Initializing ret is not needed.

> +
> +	rlist = kmalloc(sizeof(*rlist), GFP_KERNEL);

No NULL check ?

> +	rlist[0].dst = (dst_zi->i_zsector << SECTOR_SHIFT) + dst_off;
> +	rlist[0].src = (src_zi->i_zsector << SECTOR_SHIFT) + src_off;
> +	rlist[0].len = len;
> +	rlist[0].comp_len = 0;
> +	ret = blkdev_issue_copy(src_bdev, 1, rlist, dst_bdev, GFP_KERNEL);
> +	if (ret) {
> +		if (rlist[0].comp_len != len) {

Pack this condition with the previous if using &&.

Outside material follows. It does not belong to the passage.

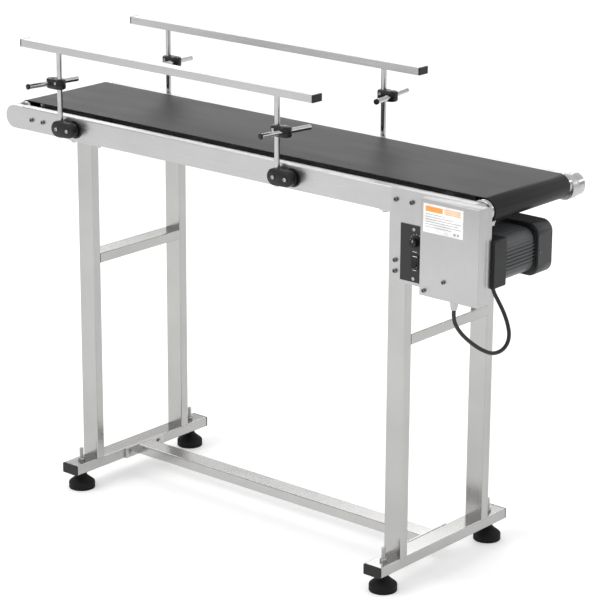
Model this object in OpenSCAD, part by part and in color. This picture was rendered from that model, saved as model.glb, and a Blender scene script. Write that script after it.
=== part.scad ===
// Belt conveyor section: two side rails with a driven belt, welded leg frames,
// levelling feet, a gear motor behind a drive cover, and two clamped guide bars.
// Origin at the middle of the footprint on the floor. +X runs along the belt to the drive end,
// -Y faces the control side, +Z is up. Millimetres.

/* [Conveyor] */
// Overall length over the belt's two ends
total_len = 1500; // [1300:10:1800]
// Width over the outer faces of the side rails
frame_w = 356; // [320:2:440]
// Height of the belt's carrying surface
belt_height = 954; // [850:2:1150]

/* [Side rails] */
// Height of a side rail
rail_h = 57; // [54:1:58]
// Thickness of a side rail across the belt
rail_t = 25; // [22:1:30]
// Wall of a rail tube
rail_wall = 2; // [1.5:0.5:3]
// Step from the belt's surface down to the top of the rails
rail_drop = 7; // [3:0.5:9]
// Length of the rounded nose blocks, at least the rails' height
nose_len = 58; // [57:1:70]
// Length of the bearing blocks at the drive end
end_len = 98; // [85:1:110]

/* [Belt and rollers] */
// Width of the belt
belt_w = 280; // [220:2:288]
// Thickness of the belt
belt_t = 2; // [1.5:0.5:3]
// Radius of the drive roller and the nose roller
roller_r = 25.7; // [24:0.1:26.5]
// Wall of a roller tube
roller_wall = 3; // [2:0.5:5]
// Radius of a roller's core around its shaft
core_r = 8; // [7:0.5:10]
// Radius of the drive shaft in its bearings
journal_r = 5; // [4:0.5:6]
// Outer radius of the drive bearings
bearing_r = 9.5; // [9:0.5:10]
// Radius of the fixed nose axle
axle_r = 6; // [5:0.5:8]

/* [Leg frames] */
// Distance between the two leg frames
leg_pitch = 971; // [800:5:1000]
// Broad side of the leg, tie and foot tubes
tube_w = 50; // [40:1:60]
// Narrow side of the leg, tie and foot tubes
tube_t = 25; // [20:1:30]
// Wall of those tubes
tube_wall = 1.5; // [1:0.5:3]
// Top of the tie tubes
tie_top = 606; // [400:10:700]
// Distance of the foot beams' ends outside the feet
beam_over = 42; // [38:1:60]
// Underside of the foot beams
beam_base = 46; // [44:1:60]
// Thickness of the leg top plates and of the lower tube's flanges
plate_t = 5; // [4:1:8]

/* [Levelling feet] */
// Radius of a foot pad
pad_r = 33; // [25:1:40]
// Radius of a foot stud
stud_r = 5; // [4:0.5:6]
// Distance of the feet outside the middle of the legs
foot_out = 44.5; // [40:0.5:60]

/* [Guides] */
// Length of a guide bar
guide_len = 932; // [800:4:1000]
// Distance between the posts of one guide
post_pitch = 696; // [600:4:760]
// Distance of the posts' axes from the rails' outer faces
post_out = 14; // [13:0.5:18]
// Radius of a post
post_r = 6.5; // [5:0.5:7]
// Top of the guide bars above the belt
guide_top = 171; // [150:1:200]
// Radius of a cross rod
cross_r = 6; // [5:0.5:6.5]
// Length of a cross rod with its cap
cross_len = 150; // [120:2:170]

/* [Drive] */
// Side of the square gearbox
gear_side = 108; // [90:1:110]
// Side of the gearbox's narrower front
gear_neck = 80; // [60:1:84]
// Depth of the gearbox
gear_depth = 56; // [40:1:70]
// Length of the finned motor body
motor_len = 104; // [80:1:120]
// Length of the fan cover
fan_len = 52; // [30:1:60]
// Side of the square fan cover
fan_side = 120; // [100:1:124]
// Width of the drive cover
cover_w = 158; // [150:1:180]
// Height of the drive cover
cover_h = 218; // [205:1:230]
// Depth of the drive cover in front of the rail
cover_d = 33; // [30:1:45]
// Wall of the drive cover
cover_wall = 1.5; // [1:0.5:2]
// Radius of the pulley on the drive roller
driven_r = 9; // [8.5:0.5:9.5]
// Radius of the pulley on the motor
driver_r = 14; // [12:0.5:18]
// Radius of the motor cable
cable_r = 4.5; // [4:0.25:5]

/* [Clearances] */
// Gap between a roller and the belt round it
belt_gap = 0.3; // [0.2:0.1:0.5]
// Radial clearance of a shaft that turns or slides in a hole
running_gap = 0.05; // [0.02:0.01:0.1]
// Gap between parts that pass each other
pass_gap = 0.5; // [0.3:0.1:1]
// Clearance of a fixed screw or spigot in its hole
fit_gap = 0.2; // [0.1:0.05:0.3]

/* [Hidden] */
$fn = 48;
// Screws: shank radius against head radius, and the head radii
shank_ratio = 0.55;
screw_r = 5;
cover_screw_r = 4.5;
panel_screw_r = 4;
// Belt run
belt_outer = roller_r + belt_gap + belt_t;
belt_inner = roller_r + belt_gap;
roller_z = belt_height - belt_outer;
drive_setback = 53;
drive_x = total_len/2 - drive_setback;
nose_setback = 38;
nose_x = -total_len/2 + nose_setback;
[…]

> +			ret = rlist[0].comp_len;
> +			kfree(rlist);
> +			return ret;

These 2 lines are not needed, the same is done below.

> +		}
> +	}
> +	kfree(rlist);
> +	return len;

And how do you handle this failing ? Where is zonefs_io_error() called ?
Without a call to that function, there is no way to guarantee that the
destination file state is still in sync with the zone state. This can fail
for all sorts of reasons (e.g. zone went offline), and that needs to be
checked.

> +}
> +static ssize_t __zonefs_copy_file_range(struct file *src_file, loff_t src_off,
> +				      struct file *dst_file, loff_t dst_off,
> +				      size_t len, unsigned int flags)
> +{
> +	struct inode *src_inode = file_inode(src_file);
> +	struct inode *dst_inode = file_inode(dst_file);
> +	struct zonefs_inode_info *src_zi = ZONEFS_I(src_inode);
> +	struct zonefs_inode_info *dst_zi = ZONEFS_I(dst_inode);
> +	struct block_device *src_bdev = src_inode->i_sb->s_bdev;
> +	struct block_device *dst_bdev = dst_inode->i_sb->s_bdev;
> +	struct super_block *src_sb = src_inode->i_sb;
> +	struct zonefs_sb_info *src_sbi = ZONEFS_SB(src_sb);
> +	struct super_block *dst_sb = dst_inode->i_sb;
> +	struct zonefs_sb_info *dst_sbi = ZONEFS_SB(dst_sb);
> +	ssize_t ret = -EIO, bytes;
> +
> +	if (src_bdev != dst_bdev) {
> +		zonefs_err(src_sb, "Copying files across two devices\n");
> +			return -EXDEV;

Weird indentation. And the error message is not needed.
The test can also be simplified to

if (src_inode->i_sb != dst_inode->i_sb)

> +	}
> +
> +	/*
> +	 * Some of the checks below will return -EOPNOTSUPP,
> +	 * which will force a generic copy
> +	 */
> +
> +	if (!(src_sbi->s_mount_opts & ZONEFS_MNTOPT_COPY_FILE)
> +		|| !(dst_sbi->s_mount_opts & ZONEFS_MNTOPT_COPY_FILE))
> +		return -EOPNOTSUPP;

I do not see the point of having this option. See below.

> +
> +	/* Start by sync'ing the source and destination files ifor conv zones */
> +	if (src_zi->i_ztype == ZONEFS_ZTYPE_CNV) {
> +		ret = file_write_and_wait_range(src_file, src_off, (src_off + len));
> +		if (ret < 0) {
> +			zonefs_err(src_sb, "failed to write source file (%zd)\n", ret);
> +			goto out;
> +		}
> +	}
> +	if (dst_zi->i_ztype == ZONEFS_ZTYPE_CNV) {
> +		ret = file_write_and_wait_range(dst_file, dst_off, (dst_off + len));
> +		if (ret < 0) {
> +			zonefs_err(dst_sb, "failed to write destination file (%zd)\n", ret);
> +			goto out;
> +		}
> +	}

And what about inode_dio_wait() for sequential dst file ? Not needed ?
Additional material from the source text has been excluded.